Intel® C++ Compiler 16.0 User and Reference Guide
The sequence of steps to create a parallel program using Intel® Cilk™ Plus is as follows:
Typically, you start with a serial C/C++ program that implements the basic functions or algorithms that you want to parallelize. Ensure that the serial program is correct. Any bugs in the serial program will occur in the parallel program, but they will be more difficult to identify and fix.
Identify the program regions that will benefit from parallel operation. Operations that are relatively long-running and which can be performed independently are prime candidates.
Use the three keywords to identify tasks that can execute in parallel:
_Cilk_spawn(or, cilk_spawn, if your program includes <cilk/cilk.h>) indicates a call to a function (a child) that can proceed in parallel with the caller (the parent).
_Cilk_sync (or, cilk_sync, if your program includes <cilk/cilk.h>) indicates that all spawned children must complete before proceeding.
_Cilk_for (or, cilk_for, if your program includes <cilk/cilk.h>) identifies a loop for which all iterations can execute in parallel.
Windows*: Use either the icl command-line tool or compile within Microsoft Visual Studio*. If using Visual Studio*, make sure that you have selected Use Intel C++ from the project context menu.
Linux*: Use the icc command.
OS X*: Use the icc (EDG compiler) /icl (CLANG compiler) command.
Run the program.

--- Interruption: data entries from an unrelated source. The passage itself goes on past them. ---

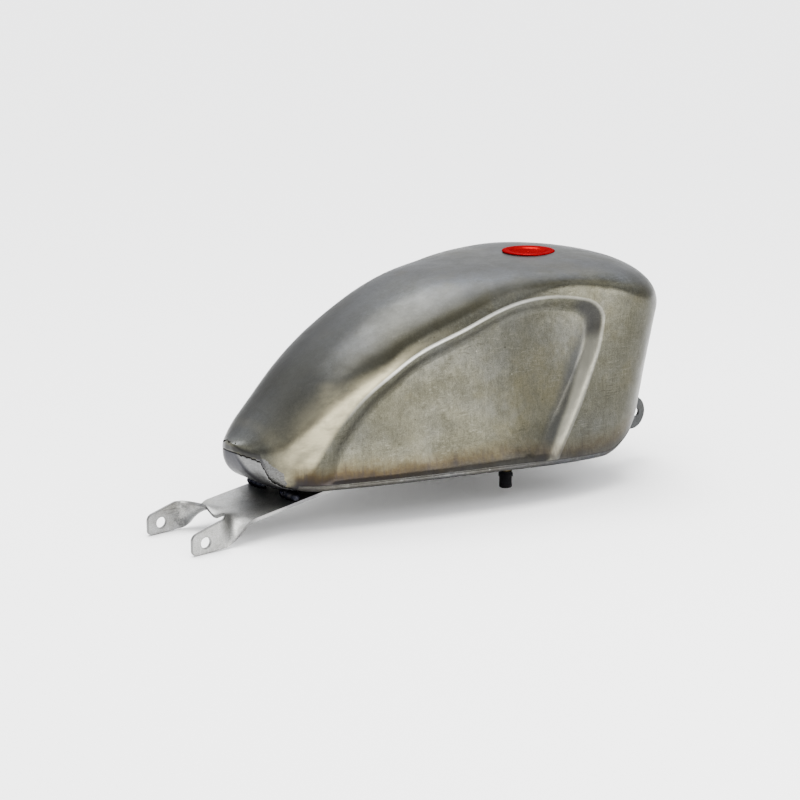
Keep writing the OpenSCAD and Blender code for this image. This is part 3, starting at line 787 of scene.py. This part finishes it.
class Nodes:
    """Short names for building a node tree. Textures are placed by the object's own metres."""

    def __init__(self, name):
        self.mat = bpy.data.materials.new(name)
        self.mat.use_nodes = True
        self.tree = self.mat.node_tree
        self.tree.nodes.clear()
        self.out = self.new("ShaderNodeOutputMaterial")
        self.bsdf = self.new("ShaderNodeBsdfPrincipled")
        self.link(self.bsdf.outputs[0], self.out.inputs[0])
        self.obj = self.new("ShaderNodeTexCoord").outputs["Object"]

    def new(self, kind, **props):
        node = self.tree.nodes.new(kind)
        for key, value in props.items():
            setattr(node, key, value)
        return node

    def link(self, a, b):
        self.tree.links.new(a, b)

    def put(self, socket, value):
        if isinstance(value, bpy.types.NodeSocket):
            self.link(value, socket)
        else:
            socket.default_value = value

    def set(self, **constants):
        """Constants on the shader: Metallic=1.0, Roughness=0.75 and so on."""
        for key, value in constants.items():
            self.bsdf.inputs[key.replace("_", " ")].default_value = value

    def math(self, op, *values):
        n = self.new("ShaderNodeMath", operation=op)
        for socket, value in zip(n.inputs, values):
            self.put(socket, value)
        return n.outputs[0]

    def mul(self, first, *rest):
        for value in rest:
            first = self.math("MULTIPLY", first, value)
        return first

    def add(self, a, b):
        return self.math("ADD", a, b)

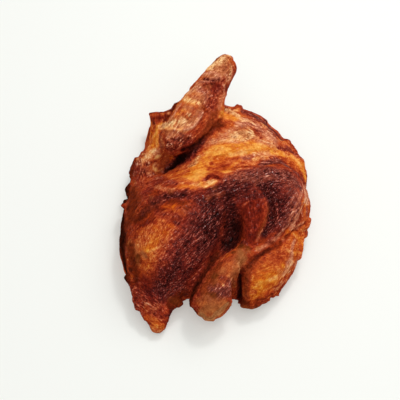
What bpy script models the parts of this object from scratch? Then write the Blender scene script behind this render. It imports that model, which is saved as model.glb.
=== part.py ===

If there are no Race Conditions, the parallel program produces the same result as the serial program.
Correct any race conditions with reducers or locks, or recode to resolve conflicts.
A walk-through of this process follows, using a sort program as an example.
Start with a Serial Program
The following demonstrates how to use write an Intel® Cilk™ Plus program by parallelizing a simple implementation of Quicksort.
The function name parallel_qsort avoids confusion with the Standard C Library qsort function. Some lines in the example are removed here, but line numbers are preserved.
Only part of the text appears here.